How to Avoid the 60% Tax Trap

What Is the 60% Tax Trap?

The 60% tax trap is one of the most punishing quirks of the UK tax system. It occurs when your income passes £100,000 and your personal allowance (£12,570) begins to be withdrawn. For every £2 earned above £100,000, you lose £1 of allowance.

This means that between £100,000 and £125,140, your effective marginal tax rate is 60%—and once you include National Insurance, it can rise to 62%. In Scotland, where rates are higher, the effective rate can even reach 67.5%.


Why It’s Becoming a Bigger Problem

  • Thresholds frozen: With the personal allowance and higher-rate thresholds frozen, more people are dragged into the trap each year.

  • Massively growing numbers: Over half a million earners are already affected, with projections showing millions could fall into it over the next few years.

  • Counter-intuitive outcomes: Someone earning £100,000 can often be better off than someone earning £110,000 after tax and lost allowances.


Legal Ways to Avoid or Reduce the 60% Trap

There are several strategies you can use to manage your income and reduce exposure:

1. Boost Pension Contributions

  • Contributing to a pension reduces your adjusted net income.

  • A well-timed contribution can bring your taxable income back under £100,000, restoring your personal allowance.

  • You can also carry forward unused allowances from the past three years to make larger contributions.

2. Make Charitable Donations

  • Gift Aid donations are grossed up, and the gross amount reduces your adjusted net income.

  • This is an effective way to keep taxable income below the £100k threshold while supporting causes you care about.

3. Use Salary Sacrifice

  • Redirect part of your salary into non-cash benefits such as pensions, extra annual leave, or cycle-to-work schemes.

  • This lowers taxable income while giving you something of value in return.

4. Claim Work-Related Expenses

  • Certain professions, like NHS doctors, can claim expenses such as professional subscriptions to reduce taxable income.
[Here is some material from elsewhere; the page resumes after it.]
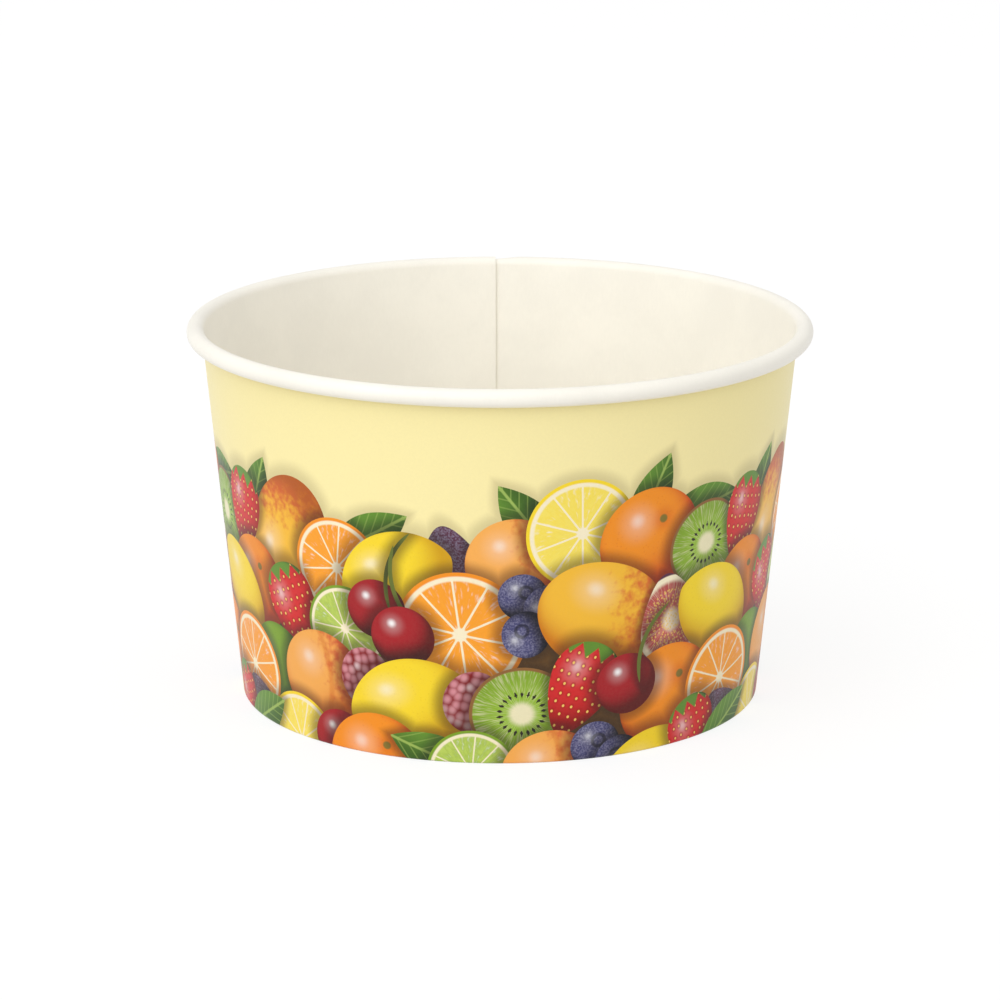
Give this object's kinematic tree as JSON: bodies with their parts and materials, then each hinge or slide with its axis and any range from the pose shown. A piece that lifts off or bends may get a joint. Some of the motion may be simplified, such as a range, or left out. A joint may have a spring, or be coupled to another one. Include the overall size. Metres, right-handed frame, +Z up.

5. Manage the Timing of Income

  • If possible, defer bonuses or arrange for part of remuneration to be delivered in tax-efficient ways to avoid a spike over £100,000.

6. Use ISA Allowances

  • While ISAs don’t reduce taxable income, they shield investment growth and income from future tax, improving overall tax efficiency.


Example: Income at £110,000

  • Without planning: You lose £5,000 of allowance and pay around £6,000 in tax on the extra £10,000 of income.

  • With planning: A £10,000 gross pension contribution brings taxable income back to £100,000, preserves your allowance, and gives you a long-term retirement benefit.

This means a £10,000 contribution could cost you as little as £4,000–£5,000 in real terms after tax relief.


Summary of Strategies

Strategy Benefit
Pension contributions Preserve allowance, reduce taxable income
Carry-forward allowances Make large contributions to avoid the trap
Gift Aid donations Reduce adjusted net income via donations
Salary sacrifice Swap taxable pay for tax-free benefits
Expense claims Lower taxable income (where eligible)
Income timing Avoid temporary spikes above £100k
ISA savings Long-term tax-free growth

Final Thoughts

The 60% tax trap is one of the UK’s least understood tax pitfalls, and it is pulling more people in every year thanks to frozen thresholds.

The good news is that with the right planning—especially around pensions, charitable giving, and salary structuring—you can legally and effectively avoid paying such punishing rates.

If you’re close to the £100k mark, reviewing your tax position before year-end can make a big difference.